Mr. Lovekin returned from the war with what now would be labeled as post traumatic stress disorder but wasn’t given support and went untreated.

“I wanted to talk about it but no one wanted to listen so I withdrew into myself,” he said. “My friends and family thought they had heard everything on TV and didn’t want to hear it from me, too, and I thought if I just tried not to think about it, the thoughts would just go away but they never did.”

He remained unemployed for about a year after returning and developed a problem with alcohol.

“I can say my first year back was as horrific as the year I was in Vietnam,” he said.

Although Mr. Lovekin faced many obstacles when arriving home, hope rose from tragedy after a close friend died in a motorcycle accident.

“I was helping his wife out after he passed and we ended up falling in love and got married in 1971, and we started a family together, and now I say that she saved my life and she says the same about me,” he said.

Mr. Postle was able to transition back to civilian life a bit more seamlessly than Mr. Lovekin.

“No one was too bad to me in Delaware but on the way home, we had to come through California and it wasn’t enjoyable because there so much protesting,” Mr. Postle said.

He was also able to return to his former job with the Postal Service, but even though he made the transition back to working life, but like Mr. Lovekin, he had no one willing to discuss his war experience.

“There are still the little things you notice that stick with you like I still tuck my bootlaces in and I always pay close attention to detail, because in Vietnam, if you weren’t paying attention to the smallest details, someone could lose their life,” he said.

Mr. Senft said he didn’t get a negative homecoming but was treated with indifference.

“I’m originally from a conservative, Republican area so I didn’t get the hostile reception my brothers got, but it wasn’t warm either,” he said. “But it was also different for me because I remained in Military Intelligence until 1975, so I didn’t head straight into civilian life.”

He also keeps the lessons he learned from the military close to his heart when times get tough.
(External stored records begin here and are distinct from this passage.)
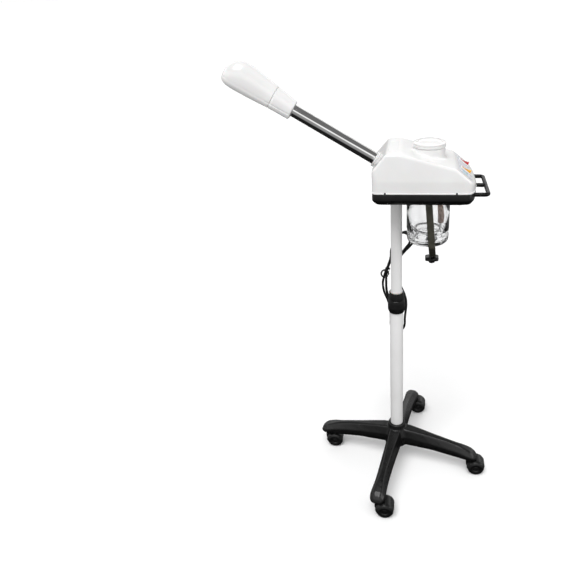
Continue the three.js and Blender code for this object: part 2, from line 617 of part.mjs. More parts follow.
// ---------------------------------------------------------------- mains lead
function mainsLead() {
  const gland = turned([
    [0, 792.3], [3.8, 792.3], [6, 822], [8.5, 824], [8.5, TRAY_BOTTOM - GAP], [6, TRAY_BOTTOM - GAP],
    [6, 842], [0, 842],
  ], 12).translate(GLAND.x, GLAND.y, 0);
  part('cord_gland', gland, BLACK);
  part('cord_lead', tube(LEAD_ROUTE, CORD_RADIUS, 8, 8), RUBBER);
  part('cord_coil', prismAlongX([...HANK_OUTLINE].reverse(), HANK_X0, HANK_X1), RUBBER);
  part('cord_tail', tube(TAIL_ROUTE, CORD_RADIUS, 8, 3), RUBBER);
  const body = loft([
    [5, 5, PLUG_TOP], [6.5, 6.5, PLUG_TOP - 15.7], [13, 9, PLUG_TOP - 27.7], [13, 9, PLUG_TOP - 47.7],
  ].map(([w, d, z]) => roundedRect(2 * w, 2 * d, d * 0.6, 3)
    .map(([u, v]) => new THREE.Vector3(PLUG.x + v, PLUG.y + u, z))).reverse().map((ring) => ring.reverse()));
  const pinTop = PLUG_TOP - 46.7;
  const blade = (y) => box(-3.5, 3.5, y - 0.8, y + 0.8, pinTop - 18, pinTop).translate(PLUG.x, PLUG.y, 0);
  const earth = rod(2.4, pinTop - 21, pinTop, 8).translate(PLUG.x, PLUG.y, 0);
  part('power_plug', join(body, blade(-6.35), blade(6.35), earth), BLACK);
}

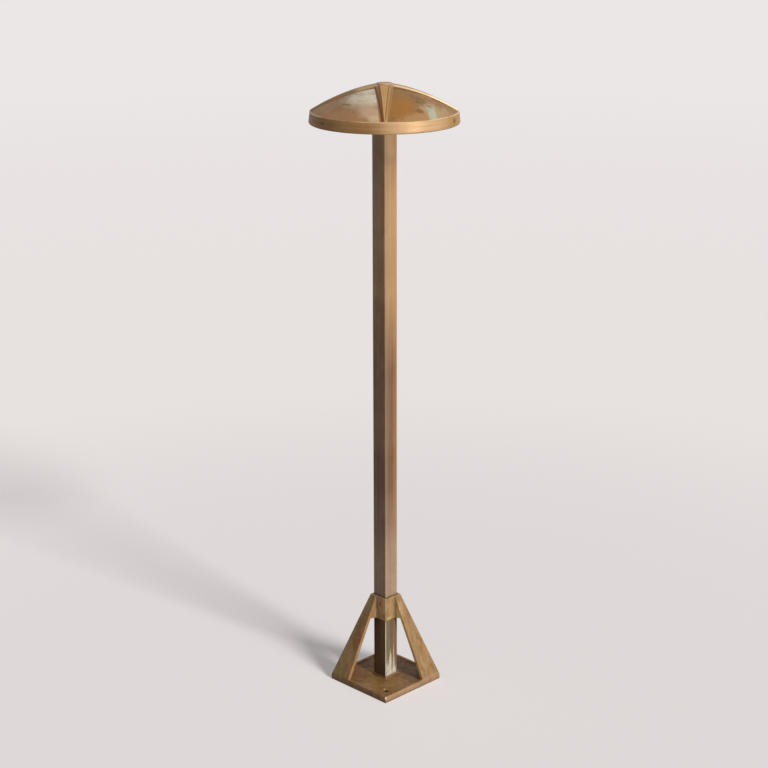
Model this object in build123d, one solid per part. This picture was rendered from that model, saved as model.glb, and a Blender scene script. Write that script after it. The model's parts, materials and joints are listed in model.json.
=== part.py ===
from build123d import *
from math import atan, cos
import os

os.makedirs("parts", exist_ok=True)

# A garden post light in cast bronze, in millimetres. It stands on z = 0 with its post on the z axis.
# The sides of the square base lie along x and y. The two legs rise from its (+x, +y) and (-x, -y) corners.

# Post
post_side = 25.4
post_wall = 1.65
post_corner = 0.6
post_length = 889.0
fit = 0.25

# Base casting
base_side = 121.3
base_edge = 6.3
base_corner = 1.6
lip_rise = 3.2
lip_width = 4.5
floor_drop = 1.3
floor_corner = 3.0
seat_height = 4.5
boss_rise = 2.6
boss_margin = 1.8
boss_inset = 0.6
collar_top = 145.3
collar_height = 37.3
collar_wall = 2.65
collar_round = 0.5
collar_crest = 0.6
flange = 3.6
leg_margin = 0.8
hip_round = 0.5
leg_turn = 180.0
leg_root = 4.6
leg_foot = 24.0
anchor_inset = 18.5
anchor_hole = 8.0
anchor_chamfer = 0.8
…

“I may think something is bad, but I know I got through Vietnam and nothing that’s going to happen to me now is going to be as bad as being at war in the jungle of South Vietnam,” he said.

Although the three were not treated ideally, they were treated better than some of their comrades who were spat upon by protesters, even veterans of other wars.
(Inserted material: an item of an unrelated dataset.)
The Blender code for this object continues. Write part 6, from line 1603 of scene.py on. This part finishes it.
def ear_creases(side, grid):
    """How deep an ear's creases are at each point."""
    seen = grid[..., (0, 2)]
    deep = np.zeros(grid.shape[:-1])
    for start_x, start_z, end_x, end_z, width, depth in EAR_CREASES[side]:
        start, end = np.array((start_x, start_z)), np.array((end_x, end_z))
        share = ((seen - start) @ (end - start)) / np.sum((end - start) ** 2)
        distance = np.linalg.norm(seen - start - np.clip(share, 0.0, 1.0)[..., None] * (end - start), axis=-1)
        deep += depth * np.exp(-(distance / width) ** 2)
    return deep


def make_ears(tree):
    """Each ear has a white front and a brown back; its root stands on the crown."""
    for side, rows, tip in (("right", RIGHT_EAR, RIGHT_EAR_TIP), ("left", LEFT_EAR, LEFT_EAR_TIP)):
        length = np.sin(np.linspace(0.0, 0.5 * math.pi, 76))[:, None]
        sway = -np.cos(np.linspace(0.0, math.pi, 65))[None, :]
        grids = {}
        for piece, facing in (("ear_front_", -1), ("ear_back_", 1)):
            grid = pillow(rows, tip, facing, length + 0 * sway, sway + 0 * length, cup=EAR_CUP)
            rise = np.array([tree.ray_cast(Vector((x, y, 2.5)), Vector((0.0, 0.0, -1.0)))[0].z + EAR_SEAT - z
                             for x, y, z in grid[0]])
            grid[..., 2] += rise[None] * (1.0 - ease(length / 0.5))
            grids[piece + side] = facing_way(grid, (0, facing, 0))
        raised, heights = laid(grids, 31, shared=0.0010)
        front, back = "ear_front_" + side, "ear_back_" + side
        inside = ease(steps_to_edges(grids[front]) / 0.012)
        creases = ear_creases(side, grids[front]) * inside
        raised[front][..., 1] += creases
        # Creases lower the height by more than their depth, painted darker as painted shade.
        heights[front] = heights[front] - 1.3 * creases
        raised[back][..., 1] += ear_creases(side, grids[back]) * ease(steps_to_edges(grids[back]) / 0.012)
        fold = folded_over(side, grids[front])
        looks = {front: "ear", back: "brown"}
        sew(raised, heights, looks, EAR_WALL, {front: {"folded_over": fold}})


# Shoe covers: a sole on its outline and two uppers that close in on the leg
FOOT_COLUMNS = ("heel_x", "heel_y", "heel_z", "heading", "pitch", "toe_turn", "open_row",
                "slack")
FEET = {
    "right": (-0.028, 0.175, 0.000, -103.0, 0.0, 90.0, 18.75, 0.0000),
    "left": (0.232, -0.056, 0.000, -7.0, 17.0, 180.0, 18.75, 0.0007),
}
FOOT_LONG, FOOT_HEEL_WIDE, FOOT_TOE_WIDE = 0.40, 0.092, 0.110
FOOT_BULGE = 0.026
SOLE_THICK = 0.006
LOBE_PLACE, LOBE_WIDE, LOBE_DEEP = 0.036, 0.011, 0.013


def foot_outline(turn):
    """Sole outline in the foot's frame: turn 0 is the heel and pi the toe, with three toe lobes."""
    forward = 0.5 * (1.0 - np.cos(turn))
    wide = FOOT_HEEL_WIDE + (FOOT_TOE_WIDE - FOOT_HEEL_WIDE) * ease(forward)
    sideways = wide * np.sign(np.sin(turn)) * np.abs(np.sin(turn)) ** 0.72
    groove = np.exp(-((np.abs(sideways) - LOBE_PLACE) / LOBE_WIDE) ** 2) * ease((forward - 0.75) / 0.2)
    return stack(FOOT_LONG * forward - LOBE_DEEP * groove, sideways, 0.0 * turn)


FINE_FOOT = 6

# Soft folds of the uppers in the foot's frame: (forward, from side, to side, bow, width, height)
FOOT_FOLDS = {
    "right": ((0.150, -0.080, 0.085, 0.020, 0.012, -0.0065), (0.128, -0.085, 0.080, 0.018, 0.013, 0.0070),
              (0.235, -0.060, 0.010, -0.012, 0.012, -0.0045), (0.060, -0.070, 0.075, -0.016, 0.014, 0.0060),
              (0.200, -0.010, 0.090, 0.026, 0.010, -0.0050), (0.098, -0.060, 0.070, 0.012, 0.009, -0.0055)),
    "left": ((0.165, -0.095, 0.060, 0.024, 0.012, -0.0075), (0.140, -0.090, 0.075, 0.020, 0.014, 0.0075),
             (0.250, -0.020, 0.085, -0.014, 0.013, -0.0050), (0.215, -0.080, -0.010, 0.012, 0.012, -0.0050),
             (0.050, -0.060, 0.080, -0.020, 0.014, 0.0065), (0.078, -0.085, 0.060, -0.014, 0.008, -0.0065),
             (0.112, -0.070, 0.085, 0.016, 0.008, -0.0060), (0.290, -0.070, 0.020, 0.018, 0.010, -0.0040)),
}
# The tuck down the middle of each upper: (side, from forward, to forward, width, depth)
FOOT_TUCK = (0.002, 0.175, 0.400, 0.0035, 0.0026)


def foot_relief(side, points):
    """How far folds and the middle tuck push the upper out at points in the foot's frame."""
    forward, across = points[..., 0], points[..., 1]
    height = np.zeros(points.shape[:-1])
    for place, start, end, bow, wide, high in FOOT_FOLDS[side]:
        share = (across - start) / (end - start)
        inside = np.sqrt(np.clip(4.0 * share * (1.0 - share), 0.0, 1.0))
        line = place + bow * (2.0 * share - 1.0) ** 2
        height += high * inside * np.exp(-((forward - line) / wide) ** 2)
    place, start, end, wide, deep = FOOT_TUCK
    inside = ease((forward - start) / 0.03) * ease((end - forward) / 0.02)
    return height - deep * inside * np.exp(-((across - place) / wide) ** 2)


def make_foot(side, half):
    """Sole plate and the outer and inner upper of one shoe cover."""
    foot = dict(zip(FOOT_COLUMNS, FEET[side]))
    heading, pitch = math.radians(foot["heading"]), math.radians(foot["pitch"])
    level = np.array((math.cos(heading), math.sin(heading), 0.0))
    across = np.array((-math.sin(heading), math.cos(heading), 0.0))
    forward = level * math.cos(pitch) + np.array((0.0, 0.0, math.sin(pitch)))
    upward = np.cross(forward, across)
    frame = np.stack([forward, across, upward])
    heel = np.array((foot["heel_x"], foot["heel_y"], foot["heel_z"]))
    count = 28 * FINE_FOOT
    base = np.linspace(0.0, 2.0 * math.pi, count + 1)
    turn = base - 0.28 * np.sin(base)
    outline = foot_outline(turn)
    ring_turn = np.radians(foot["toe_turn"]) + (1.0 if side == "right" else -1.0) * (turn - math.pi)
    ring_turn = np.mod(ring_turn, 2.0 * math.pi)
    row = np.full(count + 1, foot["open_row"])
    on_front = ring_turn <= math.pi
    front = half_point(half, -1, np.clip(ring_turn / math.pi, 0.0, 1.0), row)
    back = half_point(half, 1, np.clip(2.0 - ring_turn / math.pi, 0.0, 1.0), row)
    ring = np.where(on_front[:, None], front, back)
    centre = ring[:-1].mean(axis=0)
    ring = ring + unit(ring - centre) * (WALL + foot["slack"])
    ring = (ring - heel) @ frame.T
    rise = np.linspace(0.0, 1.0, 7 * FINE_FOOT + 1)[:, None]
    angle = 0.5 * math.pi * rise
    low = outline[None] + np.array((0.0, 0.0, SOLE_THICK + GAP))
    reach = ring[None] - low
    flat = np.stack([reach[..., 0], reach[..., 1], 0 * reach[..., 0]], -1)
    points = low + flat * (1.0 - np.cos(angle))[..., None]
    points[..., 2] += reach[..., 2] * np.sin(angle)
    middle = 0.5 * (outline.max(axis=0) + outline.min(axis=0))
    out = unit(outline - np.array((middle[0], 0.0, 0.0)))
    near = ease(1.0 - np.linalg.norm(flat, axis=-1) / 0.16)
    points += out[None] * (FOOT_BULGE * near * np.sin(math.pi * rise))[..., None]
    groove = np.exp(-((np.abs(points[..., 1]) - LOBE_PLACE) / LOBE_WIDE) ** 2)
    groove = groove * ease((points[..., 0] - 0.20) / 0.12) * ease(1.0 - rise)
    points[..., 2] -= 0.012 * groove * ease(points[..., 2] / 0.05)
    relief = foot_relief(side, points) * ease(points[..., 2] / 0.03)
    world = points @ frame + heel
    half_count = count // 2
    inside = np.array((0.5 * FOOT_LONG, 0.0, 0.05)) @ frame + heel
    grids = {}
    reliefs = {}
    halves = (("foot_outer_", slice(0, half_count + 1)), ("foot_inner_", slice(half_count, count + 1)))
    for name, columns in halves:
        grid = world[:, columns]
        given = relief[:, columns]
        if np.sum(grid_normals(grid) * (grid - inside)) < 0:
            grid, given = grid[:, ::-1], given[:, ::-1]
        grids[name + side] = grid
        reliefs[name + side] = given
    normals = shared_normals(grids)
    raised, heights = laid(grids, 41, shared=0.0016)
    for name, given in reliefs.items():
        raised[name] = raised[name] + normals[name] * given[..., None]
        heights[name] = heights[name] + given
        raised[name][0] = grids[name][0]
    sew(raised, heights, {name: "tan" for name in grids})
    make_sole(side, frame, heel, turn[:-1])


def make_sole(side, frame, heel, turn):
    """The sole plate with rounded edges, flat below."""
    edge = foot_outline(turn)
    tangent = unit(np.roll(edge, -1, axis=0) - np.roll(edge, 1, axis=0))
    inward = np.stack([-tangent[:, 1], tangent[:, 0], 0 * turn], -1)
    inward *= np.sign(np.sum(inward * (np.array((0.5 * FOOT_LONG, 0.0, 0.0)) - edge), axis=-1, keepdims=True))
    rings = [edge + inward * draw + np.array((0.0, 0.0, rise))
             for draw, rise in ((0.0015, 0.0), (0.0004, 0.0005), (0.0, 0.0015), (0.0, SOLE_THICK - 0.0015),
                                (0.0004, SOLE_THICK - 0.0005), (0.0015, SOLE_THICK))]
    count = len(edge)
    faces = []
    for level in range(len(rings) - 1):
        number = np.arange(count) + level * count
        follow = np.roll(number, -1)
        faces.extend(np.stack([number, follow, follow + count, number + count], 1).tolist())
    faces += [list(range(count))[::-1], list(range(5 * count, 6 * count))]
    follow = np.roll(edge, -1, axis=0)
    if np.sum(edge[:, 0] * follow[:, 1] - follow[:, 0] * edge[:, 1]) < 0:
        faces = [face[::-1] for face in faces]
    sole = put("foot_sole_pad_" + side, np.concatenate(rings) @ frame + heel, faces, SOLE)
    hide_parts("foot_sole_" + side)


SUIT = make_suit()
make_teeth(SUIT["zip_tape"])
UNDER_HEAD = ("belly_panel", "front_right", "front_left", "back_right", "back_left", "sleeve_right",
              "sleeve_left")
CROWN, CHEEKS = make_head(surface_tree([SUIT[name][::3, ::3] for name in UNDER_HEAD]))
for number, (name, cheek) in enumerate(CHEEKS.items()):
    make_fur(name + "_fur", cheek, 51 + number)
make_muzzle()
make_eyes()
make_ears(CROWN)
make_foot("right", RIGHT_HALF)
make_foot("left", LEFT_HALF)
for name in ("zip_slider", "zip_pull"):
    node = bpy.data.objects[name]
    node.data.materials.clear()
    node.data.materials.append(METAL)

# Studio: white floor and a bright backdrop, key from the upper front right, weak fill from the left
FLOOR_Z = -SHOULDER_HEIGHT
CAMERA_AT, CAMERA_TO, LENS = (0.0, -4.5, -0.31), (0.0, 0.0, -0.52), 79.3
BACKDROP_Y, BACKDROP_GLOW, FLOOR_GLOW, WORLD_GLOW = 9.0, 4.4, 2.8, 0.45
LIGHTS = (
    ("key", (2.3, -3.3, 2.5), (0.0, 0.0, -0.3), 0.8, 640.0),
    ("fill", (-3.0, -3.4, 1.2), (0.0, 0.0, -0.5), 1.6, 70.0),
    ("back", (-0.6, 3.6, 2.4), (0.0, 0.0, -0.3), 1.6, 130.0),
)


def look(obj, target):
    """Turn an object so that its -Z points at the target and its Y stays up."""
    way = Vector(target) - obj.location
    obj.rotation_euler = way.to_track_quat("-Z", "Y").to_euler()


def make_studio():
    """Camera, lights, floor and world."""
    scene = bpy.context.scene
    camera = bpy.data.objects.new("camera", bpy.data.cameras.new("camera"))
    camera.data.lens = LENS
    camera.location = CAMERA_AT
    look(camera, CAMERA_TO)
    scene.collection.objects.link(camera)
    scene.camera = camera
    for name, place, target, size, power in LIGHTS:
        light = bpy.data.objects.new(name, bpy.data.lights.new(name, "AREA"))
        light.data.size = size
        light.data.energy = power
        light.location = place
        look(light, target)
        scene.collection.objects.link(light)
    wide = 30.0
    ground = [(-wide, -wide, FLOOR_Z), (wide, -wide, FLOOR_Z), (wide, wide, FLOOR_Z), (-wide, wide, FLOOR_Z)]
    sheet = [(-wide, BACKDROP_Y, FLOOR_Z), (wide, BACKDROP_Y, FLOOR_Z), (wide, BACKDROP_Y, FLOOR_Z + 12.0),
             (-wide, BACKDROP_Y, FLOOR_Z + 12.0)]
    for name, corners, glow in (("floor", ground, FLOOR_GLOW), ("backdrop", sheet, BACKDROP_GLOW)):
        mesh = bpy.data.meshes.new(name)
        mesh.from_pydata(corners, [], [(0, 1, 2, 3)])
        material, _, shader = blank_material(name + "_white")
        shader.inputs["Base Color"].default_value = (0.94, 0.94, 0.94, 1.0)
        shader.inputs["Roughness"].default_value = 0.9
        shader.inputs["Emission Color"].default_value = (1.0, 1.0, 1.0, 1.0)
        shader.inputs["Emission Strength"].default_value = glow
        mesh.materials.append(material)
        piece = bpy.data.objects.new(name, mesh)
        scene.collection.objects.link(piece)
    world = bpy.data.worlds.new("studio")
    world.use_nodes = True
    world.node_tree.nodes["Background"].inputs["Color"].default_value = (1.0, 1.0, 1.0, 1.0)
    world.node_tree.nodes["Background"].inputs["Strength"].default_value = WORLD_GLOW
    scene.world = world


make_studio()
To stop future treatment of veterans, the Vietnam Veterans of America formed with the motto, “Never again will one generation of veterans abandon another.”

Speaking out

Even though veterans’ stories weren’t welcome upon their initial return, the public has been more willing to listen over the past two decades, so the three men have all spoken on the issue at schools, public meetings and panels.
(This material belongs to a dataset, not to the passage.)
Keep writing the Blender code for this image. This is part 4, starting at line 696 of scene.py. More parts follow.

All are now members of the Vietnam Veterans of America Chapter 850 where they have the freedom to exchange stories with other men who have walked in their shoes.

Some veterans like Mr. Postle were able to use technology to get back in touch with those whom they hadn’t heard from since the war.

“When my son graduated high school, we bought him a computer for college and decided to buy one for ourselves too and around 1997, I was able to reconnect with people I served with,” Mr. Postle said. “I joined a 1,600-member group of Marines and then I joined the Vietnam Veterans of America in 2000.”

When Mr. Postle joined the VVA in 2000, there were about 35 members but over the past 15 years, membership has grown to more than 200.

Mr. Lovekin expressed the importance of veterans organizations.

“You never knew what was happening to your friends because people were always rotating in and out so you may have only served with one person for a month, they head home and you just never knew what happened to them,” Mr. Lovekin said.

“We didn’t work as a unit, we worked as a group of individuals. Even if we aren’t reuniting with the men we served with, it’s nice to have guys to talk to that understand.”

Mr. Lovekin, Mr. Postle and Mr. Senft will all be participating in a panel discussion tonight at Delaware State University on the first floor of the Bank of America building, accessible from College Road. The program begins at 7 p.m. and is free and open to the public.